A landscape of immigration detention in late 2018 was reported by the American Immigration Council, stating that the average daily population of immigrant detainees nationwide “increased more than fivefold in the past two decades”, all while immigration detention facilities “faced numerous civil and human rights violation complaints” (American Immigration Council). MPP was established with the aim of addressing the crisis across the shared U.S.-Mexico border and “restoring integrity to the immigration system” (Department of Homeland Security). The Trump administration narrowed and inured the path to safe asylum in 2018, while the Immigrant and Customs Enforcement (ICE) detention rate in Texas counties with high numbers of immigrants rose along the difficulty of US-granted asylum (Cameron, Platoff, McCullough, & Ura).

Figure 1: Detained Immigrant Population with High Populations of Unauthorized Immigrants. By Daphne Alcalá.

Through the use of TRAC Immigration data from the year before, during, and after the implementation of the MPP, in Figure 1, the data demonstrates that 5 out of the 8 counties analyzed experienced lower rates of detained immigrants in 2018, the MPP implementation year.
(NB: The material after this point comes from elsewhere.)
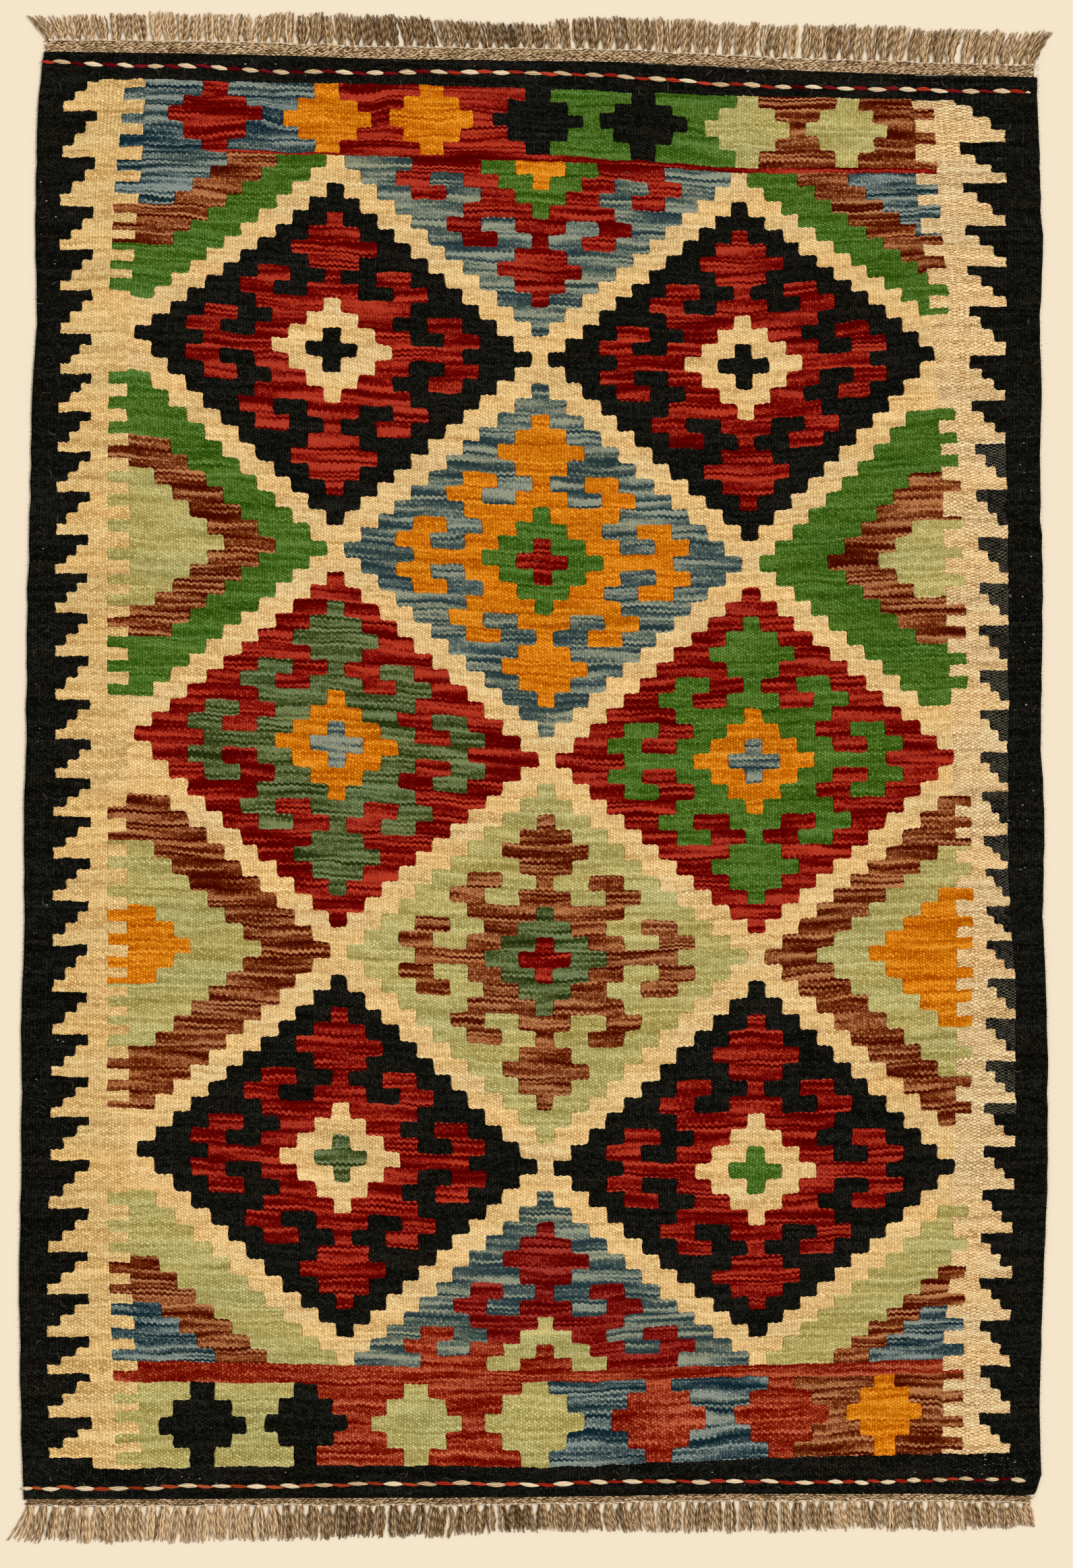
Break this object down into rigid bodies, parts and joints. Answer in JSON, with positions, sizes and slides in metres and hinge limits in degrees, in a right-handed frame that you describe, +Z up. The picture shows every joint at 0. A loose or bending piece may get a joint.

The number of unauthorized immigrants after the MPP, as detected by the connected line points across the bar graph, has more immediate correlation to the overall county population in the three-year time frame (plotted in Figure 2) than it does to the number of detained immigrants. A surge in population for the counties with the highest number of unauthorized immigrants could also increase the ICE detention rate, yet when population size of the three-year interval is introduced, it follows the variation of the original variable that plotted the number of unauthorized immigrant population in each immigrant leading Texas county, as displayed in Figure 2.

Figure 2: Overall County Population of Counties with High Populations of Unauthorized Immigrants. By Daphne Alcalá.

The findings of this research do not suggest that stricter federal law on immigration that complicate the path to granted asylum have no effect on the lives and safety of unauthorized immigrants living in Texas counties. Rather, these discoveries should emphasize the exceeding number of asylum-seeking immigrants who are risking their lives and those of their families in dangerous expeditions to the US under “zero tolerance” policies. Removing or altering migrant protection protocols does not ensure the protection of these humans — including whether or not these families will be separated from each other (Vine).

It has been over two years since the “Remain in Mexico” policy began, but migrants remain in the difficult process of pursuing asylum claims in the US, as the unraveling of past administration takes place. Despite their legality in the United States, asylum-seekers and other immigrants, who have dangerously arrived in search of protection, must be recognized as human beings.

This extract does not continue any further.